The design of the backdrop became a major component of the co-production and overtime, we switched to using mobile phones not only for recording and editing the videos through apps I learnt about from some of the younger boys, but also to create music through various apps. Rap became the dominant form of performances with its subversive, street appeal and we had rap performances in Bhojpuri, English, Hindi, Punjabi and Ivory Coast French. Ravi, one of our star rappers told us that he wanted his rap to be about the voices from the street and representing Bhojpuri culture. The front of the shop began to be incrementally populated with posters of movie stars and musicians from different cultures of Khirkee and a large part of the project came to be about representation of different communities through their media.
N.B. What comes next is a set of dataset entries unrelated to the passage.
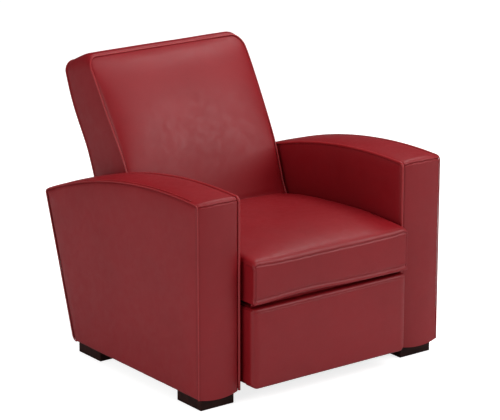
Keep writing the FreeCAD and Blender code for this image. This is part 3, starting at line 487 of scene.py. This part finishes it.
def arm_outline(inset=0.0):
    """Side outline of an arm from the front's foot, over the arch, to the rear's foot, as (depth, height)."""
    front = arm_front + inset
    draw = inset * math.hypot(1.0, arm_rear_slope)
    rear_top_depth = arm_rear_top[0] - draw
    front_top = (front, float(arch_level(front, inset)))
    rear_top = (rear_top_depth, float(arch_level(rear_top_depth, inset)))
    rear_low = (arm_rear_bottom[0] - draw, arm_bottom + inset)
    front_low = (front, arm_bottom + inset)
    arch = [(depth, float(arch_level(depth, inset)))
            for depth in np.linspace(front + 0.03, rear_top_depth - 0.03, arch_count)]
    roll = max(arm_front_roll - inset, 0.004)
    roll_start = front_top[1] - roll
    points = [(front, level) for level in np.linspace(front_low[1], roll_start - 0.010, front_count)]
    points += [(front, level)
               for level in np.linspace(points[-1][1] + 0.001, roll_start - 0.001, front_fine_count)]
    points += fillet(front_low, front_top, arch[0], roll, front_roll_count)
    points += [(depth, float(arch_level(depth, inset)))
               for depth in np.linspace(front + 0.018, front + 0.028, shoulder_count)]
    points += arch
    points += fillet(arch[-1], rear_top, rear_low, arm_rear_roll, rear_roll_count)
    start = np.asarray(points[-1])
    rear = np.asarray(fillet(rear_top, rear_low, front_low, arm_heel_roll, heel_count))
    points += [start + (rear[0] - start) * share for share in np.linspace(0.03, 0.97, rear_count)]
    points += list(rear)
    return np.array([tuple(point) for point in points])


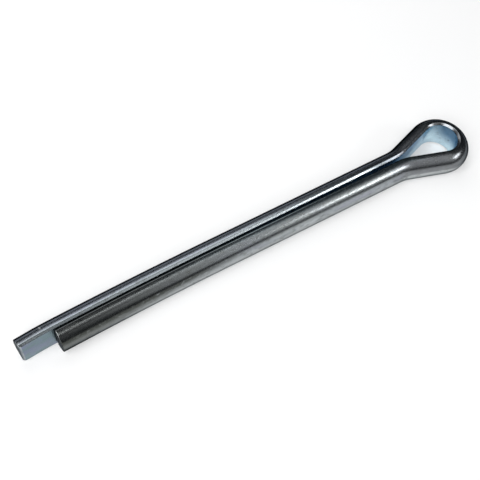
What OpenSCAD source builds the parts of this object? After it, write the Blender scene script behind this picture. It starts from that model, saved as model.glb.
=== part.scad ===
// Split pin (cotter pin): one length of half-round wire, bent double so that its two
// flats face each other in the legs and line the inside of the eye.

/* [Wire] */
// Diameter of the two legs together, halfway along their straight part
shank_d = 3.7; // [3.2:0.1:5.6]
// Radius on the two edges where the wire's flat meets its round back
edge_r = 0.28; // [0.16:0.02:0.36]

/* [Eye] */
// Inside radius of the eye, from its centre to the wire's flat
eye_r = 1.96; // [1.6:0.02:3]
// Angle at which each side of the eye runs in towards the shank
flare_angle = 17.5; // [14:0.5:26]
// Radius of the flat where each side of the eye turns into its leg
flare_r = 6.5; // [3:0.5:9]

/* [Legs] */
// Length of the short leg, from the foot of the eye to its end
short_leg = 43; // [38:0.5:80]
// How much further the long leg reaches than the short one
long_extra = 3.7; // [2.4:0.1:7]
// Gap between the flats at the foot of the eye
mouth_gap = 0.36; // [0.16:0.02:0.5]
// Gap between the flats at the end of the short leg
end_gap = 0.07; // [0.04:0.01:0.14]

/* [Ends] */
// Straight length behind each cut end
end_l = 1.5; // [1:0.1:2.2]
// Bevel round the back of each cut end
end_bevel = 0.18; // [0.05:0.01:0.4]

/* [Bow] */
// Distance from the foot of the eye to where the legs begin to bow sideways
bow_at = 24; // [20:0.5:30]
// Angle that the bow turns the ends to, from the shank's axis
bow_angle = 1.8; // [1:0.1:3]
// Radius of the turn where shearing nipped the long leg down
nip_r = 40; // [20:5:400]

/* [Hidden] */
$fn = 96;

zinc = [0.70, 0.73, 0.76];

// The gap narrows evenly along the straight legs, and the bow brings them parallel.
bow_l = short_leg - end_l - bow_at;
closing_angle = atan2(mouth_gap - end_gap, 2 * bow_at + bow_l);

// The wire's section is a circle of the shank's size, cut off short of its centre, so
// that halfway along the straight legs two of them share one centre.
back_r = shank_d / 2;
back_centre = [bow_at / 2 * tan(closing_angle) - mouth_gap / 2, 0];
// where the centre of an edge's rounding lies, across the flat
edge_z = sqrt(pow(back_r - edge_r, 2) - pow(edge_r - back_centre[0], 2));
// direction from the back's centre to that rounding
edge_dir = atan2(edge_z, edge_r - back_centre[0]);

// straight side of the eye, long enough to bring the flats to the mouth gap
side_l = (eye_r * cos(flare_angle) - mouth_gap / 2
    - flare_r * (cos(closing_angle) - cos(flare_angle))) / sin(flare_angle);
// centre of the eye, from the foot of the eye
eye_x = eye_r * sin(flare_angle) + side_l * cos(flare_angle)
    + flare_r * (sin(flare_angle) - sin(closing_angle));

// radius of the bow in each leg, whose two angles differ as they close
short_bow_r = bow_l / (sin(bow_angle) + sin(closing_angle));
long_bow_r = bow_l / (sin(bow_angle) - sin(closing_angle));
// angle of the turn between the short leg's end and the long one's
nip_angle = (long_extra - end_l) / nip_r * 180 / PI;

// The steps are joined at this scale, where they meet without slivers, and the joined
// wire is brought back to its full size.
joining = 0.001;

// A step of the wire is [length] for a straight run, or [radius, angle] for a bend.
// The radius is the flat's, and a positive angle turns towards the flat.
eye_to_bow = [
    [side_l],
    [flare_r, closing_angle - flare_angle],
    [bow_at / cos(closing_angle)],
];
short_steps = concat(eye_to_bow, [
    [short_bow_r, -bow_angle - closing_angle],
]);
long_steps = concat(eye_to_bow, [
    [long_bow_r, bow_angle - closing_angle],
    [end_l],
    [nip_r, nip_angle],
]);

// Half-round section: the flat on the Y axis, the round back towards +X.
module section() {
    intersection() {
        scale(joining)
            translate(back_centre)
                circle(r = back_r);
        scale(joining)
            polygon([
                [0, -edge_z],
                [edge_r, -edge_z],
                back_centre + 2 * back_r * [cos(edge_dir), -sin(edge_dir)],
                [3 * back_r, 0],
                back_centre + 2 * back_r * [cos(edge_dir), sin(edge_dir)],
                [edge_r, edge_z],
                [0, edge_z],
            ]);
    }
    for (side = [-1, 1])
        scale(joining)
            translate([edge_r, side * edge_z])
                circle(r = edge_r);
}

// Straight run along +X, with the flat on its right.
module run(length) {
    rotate([90, 0, 90])
        linear_extrude(length * joining)
            section();
}

// Last stretch of a leg, cut square, with the back bevelled round the cut.
module cut_end() {
    intersection() {
        run(end_l);
        scale(joining)
            translate([0, back_centre[0], 0])
                rotate([0, 90, 0])
                    cylinder(h = end_l, r1 = back_r - end_bevel + end_l,
                        r2 = back_r - end_bevel);
    }
}

// Bend that starts along +X and turns right, round the flat.
module bend_in(radius, angle) {
    translate([0, -radius, 0] * joining)
        rotate_extrude(start = 90, angle = -angle)
            translate([radius, 0] * joining)
                section();
}

// Bend that starts along +X and turns left, with the flat outermost.
module bend_out(radius, angle) {
    translate([0, radius, 0] * joining)
        rotate_extrude(start = -90, angle = angle)
            translate([radius, 0] * joining)
                mirror([1, 0])
                    section();
}

// The wire from one step to its cut end, each step starting where the last one ended.
module wire(steps, i = 0) {
    if (i == len(steps)) {
        cut_end();
    } else if (len(steps[i]) == 1) {
        run(steps[i][0]);
        translate([steps[i][0], 0, 0] * joining)
            wire(steps, i + 1);
    } else {
        radius = steps[i][0];
        angle = steps[i][1];
        side = sign(angle);
        if (side > 0)
            bend_in(radius, angle);
        else
            bend_out(radius, -angle);
        translate([sin(abs(angle)), side * (cos(angle) - 1), 0] * radius * joining)
            rotate([0, 0, -angle])
                wire(steps, i + 1);
    }
}

// The round of the eye, turned past a half circle as far as its straight sides.
module eye() {
    translate([eye_x, 0, 0] * joining)
        rotate_extrude(start = -90 - flare_angle, angle = 180 + 2 * flare_angle)
            translate([eye_r, 0] * joining)
                section();
}

// One side of the eye and its leg, on the side of -Y.
module leg(steps) {
    translate([eye_x, 0, 0] * joining)
        rotate([0, 0, -90 - flare_angle])
            translate([eye_r, 0, 0] * joining)
                rotate([0, 0, -90])
                    wire(steps);
}

module split_pin() {
    color(zinc)
    scale(1 / joining) {
        eye();
        leg(short_steps);
        mirror([0, 1, 0])
            leg(long_steps);
    }
}

split_pin();
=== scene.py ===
from math import atan2, cos, pi, radians, sin, sqrt, tan

import bpy
import numpy as np
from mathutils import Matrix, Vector


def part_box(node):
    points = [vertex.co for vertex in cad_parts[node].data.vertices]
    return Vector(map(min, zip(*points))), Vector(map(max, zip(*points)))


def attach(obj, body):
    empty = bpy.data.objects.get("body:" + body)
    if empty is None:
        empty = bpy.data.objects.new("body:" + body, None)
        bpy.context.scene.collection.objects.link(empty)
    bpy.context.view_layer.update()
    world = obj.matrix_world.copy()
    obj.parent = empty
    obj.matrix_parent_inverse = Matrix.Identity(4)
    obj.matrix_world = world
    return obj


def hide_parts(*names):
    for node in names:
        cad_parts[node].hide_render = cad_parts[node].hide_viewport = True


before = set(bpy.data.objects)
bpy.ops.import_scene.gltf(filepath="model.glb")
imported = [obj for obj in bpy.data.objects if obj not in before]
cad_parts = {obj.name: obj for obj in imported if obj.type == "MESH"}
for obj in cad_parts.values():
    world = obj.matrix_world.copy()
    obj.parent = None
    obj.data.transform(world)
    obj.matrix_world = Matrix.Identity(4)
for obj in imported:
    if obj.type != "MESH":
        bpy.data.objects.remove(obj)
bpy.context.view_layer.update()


# ---- The wire ----------------------------------------------------------------------
# The whole pin is one length of soft steel wire, drawn half round through a die, sheared
# off and bent double round a former, flat inwards. The legs lie flat to flat as a round
# shank, and the long one's extra length is the tip that they are prised open by.
MM = 0.001
SHANK = 3.7 * MM
EDGE_ROUND = 0.28 * MM
PRESSED_MIDDLE = radians(130)
PRESSED_HALF = radians(35)
PRESSED_POWER = 0.9
EYE_INSIDE = 1.96 * MM
FLARE_TURN = radians(17.5)
FLARE_ROUND = 6.5 * MM
SHORT_LEG = 43 * MM
LONG_EXTRA = 3.7 * MM
MOUTH_GAP = 0.36 * MM
END_GAP = 0.07 * MM
END_LENGTH = 1.5 * MM
BOW_AT = 24 * MM
BOW_TURN = radians(1.8)
NIP_ROUND = 40 * MM
RING_SPACING = 0.4 * MM
BEND_STEP = radians(2)

# The legs close on each other by one angle as far as the bow, where both turn sideways.
# The two backs share one centre half way to it, so the shank is round there. An edge's
# round lies within the back's and touches the flat. The eye's straight sides are as long
# as it takes for the flats to be half the mouth's gap off the middle at the eye's foot.
bow_length = SHORT_LEG - END_LENGTH - BOW_AT
closing = atan2(MOUTH_GAP - END_GAP, 2 * BOW_AT + bow_length)
back_round = SHANK / 2
back_centre = BOW_AT / 2 * tan(closing) - MOUTH_GAP / 2
edge_up = sqrt((back_round - EDGE_ROUND) ** 2 - (EDGE_ROUND - back_centre) ** 2)
edge_turn = atan2(edge_up, EDGE_ROUND - back_centre)
side_length = (
    EYE_INSIDE * cos(FLARE_TURN) - MOUTH_GAP / 2
    - FLARE_ROUND * (cos(closing) - cos(FLARE_TURN))
) / sin(FLARE_TURN)
eye_centre = (
    EYE_INSIDE * sin(FLARE_TURN) + side_length * cos(FLARE_TURN)
    + FLARE_ROUND * (sin(FLARE_TURN) - sin(closing))
)


def edge_reach(angle):
    """Radius of the wire's edge at an angle round it, the same above and below.

    Over the pressed part it is nearly that of a chord: the edge's round times
    cos(half width) / cos(angle from the middle), to a power just under one.
    """
    aside = np.minimum(np.abs(np.abs(angle) - PRESSED_MIDDLE), PRESSED_HALF)
    return EDGE_ROUND * (cos(PRESSED_HALF) / np.cos(aside)) ** PRESSED_POWER


def half_round(back_count, edge_count, flat_count):
    """Outline of the wire's section, as distances out from the flat and up from its middle.

    The back is an arc about a centre just behind the flat, out = centre + radius * cos
    and up = radius * sin of the angle. Each edge is a smaller arc that meets the back and
    the flat smoothly, with a radius of its own at each angle. The flat is at out = 0.
    """
    back = np.linspace(-edge_turn, edge_turn, back_count)
    upper = np.linspace(edge_turn, pi, edge_count)[1:]
    flat = np.linspace(edge_up, -edge_up, flat_count)[1:-1]
    lower = np.linspace(-pi, -edge_turn, edge_count)[:-1]
    outwards = np.concatenate([
        back_centre + back_round * np.cos(back),
        EDGE_ROUND + edge_reach(upper) * np.cos(upper),
        0 * flat,
        EDGE_ROUND + edge_reach(lower) * np.cos(lower),
    ])
    upwards = np.concatenate([
        back_round * np.sin(back),
        edge_up + edge_reach(upper) * np.sin(upper),
        flat,
        edge_reach(lower) * np.sin(lower) - edge_up,
    ])
    return outwards, upwards


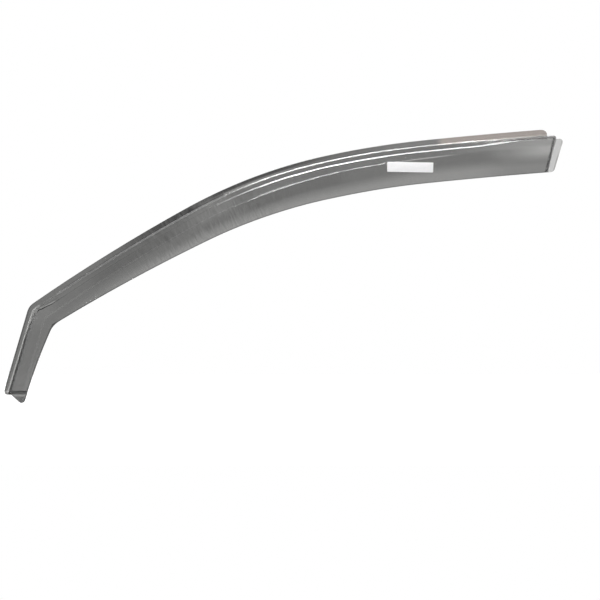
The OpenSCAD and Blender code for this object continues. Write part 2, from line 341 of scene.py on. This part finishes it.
# %% Soft lines and patches
FROM_EDGE = (-2, -1)
TO_END = (1000, 1001)


def lines_tone(lines, across):
    """The sum of soft lines, each a strength and a place."""
    return sum(strength * across.over(*place) for strength, place in lines.values())


def patches_tone(patches, across, along):
    """The sum of soft patches, each a strength, a place and a stretch."""
    return sum(
        strength * across.over(*place) * along.over(*stretch)
        for strength, place, stretch in patches.values()
    )


print("a patch with no end runs past the sheet, to", TO_END[0], "mm")

# %% [markdown]
# Over the band the tone changes slowly. Painted light makes the sheet lighter towards its hem
# and at its rear end, and painted shade makes it a little darker in the middle of the front run
# and of the arch. The painted light at the hem follows the sheet's changing width, so it is a
# small function. The rest are patches, among them a painted dark line at the rear corner.

# %% Tones of the band
# Painted light and painted shade on the band, and a painted dark line at the rear corner.
BAND_PATCHES = {
    "upper band behind the elbow": (0.045, (9, 10, 24, 36), (95, 125, 150, 180)),
    "upper band of the front run": (-0.07, (9, 10, 24, 36), (200, 265, 350, 415)),
    "upper band before the arch": (0.045, (9, 10, 24, 36), (390, 420, 455, 485)),
    "middle of the arch": (-0.035, (15, 20, 42, 47), (460, 500, 620, 660)),
    "under the rear bend": (0.11, (9, 10, 22, 27), (780, 870, 880, 970)),
    "rear end": (0.24, (9, 10, 31, 48), (850, 960, *TO_END)),
    "middle of the rear end": (0.16, (20, 27, 31, 48), (850, 960, *TO_END)),
    "painted dark line of the rear corner": (-0.26, (8.5, 9.1, 10.5, 11.1), (876, 902, *TO_END)),
}
# Painted light towards the hem.
HEM_PAINTED_LIGHT = 0.205
REAR_HEM_DROP = 0.08
REAR_HEM_WIDENS = 0.10
FRONT_HEM_SHARE = 0.10


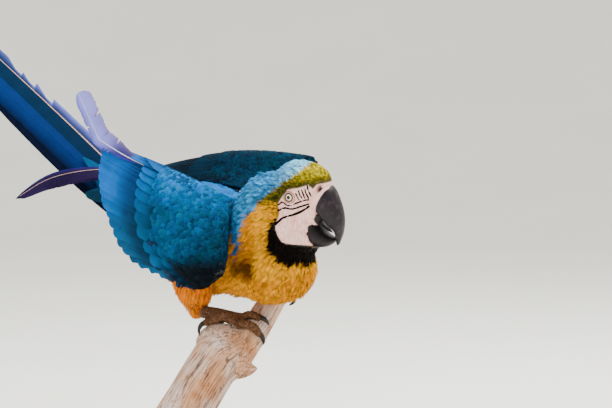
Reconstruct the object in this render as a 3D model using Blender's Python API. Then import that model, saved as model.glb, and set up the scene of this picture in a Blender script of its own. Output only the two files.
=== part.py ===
"""A still, life-size blue-and-yellow macaw, leaning forward over a cut branch on a plain display stand.

All sizes are in millimetres and become metres when a mesh is made.  Places on the bird and on its
perch are measured from the middle of its trunk: +X is forward, +Y is the bird's left, +Z is up.
"""
import math

import bmesh
import bpy
import numpy as np
from mathutils import Matrix, Vector

MM = 0.001
SEAM = 0.3                      # gap left between two pieces that touch

TRUNK_MIDDLE = Vector((-20, 0, 290))    # above the middle of the stand's underside

# Trunk and neck
TRUNK_PITCH = 24                # degrees nose down
TRUNK_ROLL = 14                 # degrees, right side down
TRUNK_LENGTH = 206
TRUNK_WIDTH = 104
TRUNK_HEIGHT = 104

# Head, measured from a point midway between the eyes
HEAD_PLACE = Vector((118, -4, 58))
HEAD_HEADING = 20               # degrees to the bird's left
HEAD_PITCH = 0
HEAD_ROLL = 10                  # degrees, crown leaning to the bird's right
EYE_RADIUS = 8.0
EYE_SIDE = 15.4                 # eye centre from the head's middle plane
EYE_FORWARD = 6.5

# Each row of a wing piece: thickness of the arm and of the secondaries at their front and at their tips
ARM_DEPTH = (15, 1.5)
SECONDARY_DEPTH = (6, 1.6)
ARM_REACH = 0.55                # part of the wing's breadth that the arm fills

# Tail
TAIL_ROOT = Vector((-98, 0, 7))
TAIL_PITCH = 30.5               # degrees up, towards the tip
TAIL_ROLL = 40                  # degrees, right edge down
TAIL_LENGTH = 478
TAIL_OUTER_LENGTH = 0.88        # of the middle's
TAIL_MIDDLE_WIDTHS = (34, 46, 56, 58, 52, 16)
TAIL_OUTER_WIDTHS = (20, 30, 36, 36, 32, 10)
TAIL_OUTER_DROP = 6             # the outer feathers lie that far under the middle ones
TAIL_DEPTHS = (5, 4, 3, 2)
TAIL_CAMBER = 2.5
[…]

For many, especially the younger ones, developing their craft through free verse rap, hip-hop, singing, acting and making funny videos themselves through mobile apps, was the motivation for being a part of the project. While for others, it was more about career advancement, such as in the case of Bhojpuri singers who had pre-recorded audios and needed videos made for a digital presence online, which would have otherwise cost a lot of money at a regular studio. Here we also realised that using mobiles for a more accessible, participatory medium was not always favoured by some, who insisted on using high tech equipments for more ‘professional’ videos. The aesthetics of the videos varied with those of the performers and we tried to draw from the existing videos of the genres they favoured more. Looking back, it was a creative process of co-production within the community where it has been the objective to tilt the weight, vision and responsibility more onto the roles of the participants than myself and the team, wherein they became the team as well, becoming stakeholders in the project and taking ownership of the studio, in its regular running and inviting newer participants in.

Image credits: Suresh Pandey

We screened the videos on the wall opposite the studio and showed them to passersby and more people got involved in the project that way. One of the offshoots of the project was The Khirkee Talk show, a collaboration with a fellow artist Malini Kochupillai. In a typical talk show format, with the difference that it opened on to the street with a live audience, we began to host talk conversations between an Indian national on one side and a national from an African country on the other. The idea was to be able to ask each other anything in an open environment to dispel biases and ignorance which has led to an ‘othering’ and xenophobia against communities from Africa. Conversations ranged from food, marriage systems to politics, sports and movies, for the first time giving people a space to interact with those they might pass by every day but know very little about.

Khirkee Talk Show. Image credits: Pallavi

The videos made through the project over the last year were shared at another phone recharge shop to be distributed through the community and also showcased as part of the Khirkee festival towards the end of the project in December, in Khoj and the community park. You can also find them here on Youtube. When we began, it was felt that a slow and long term project is the only way to be able to create something meaningful with the community. After a year, I am beginning to realize that it needs to be slower and longer!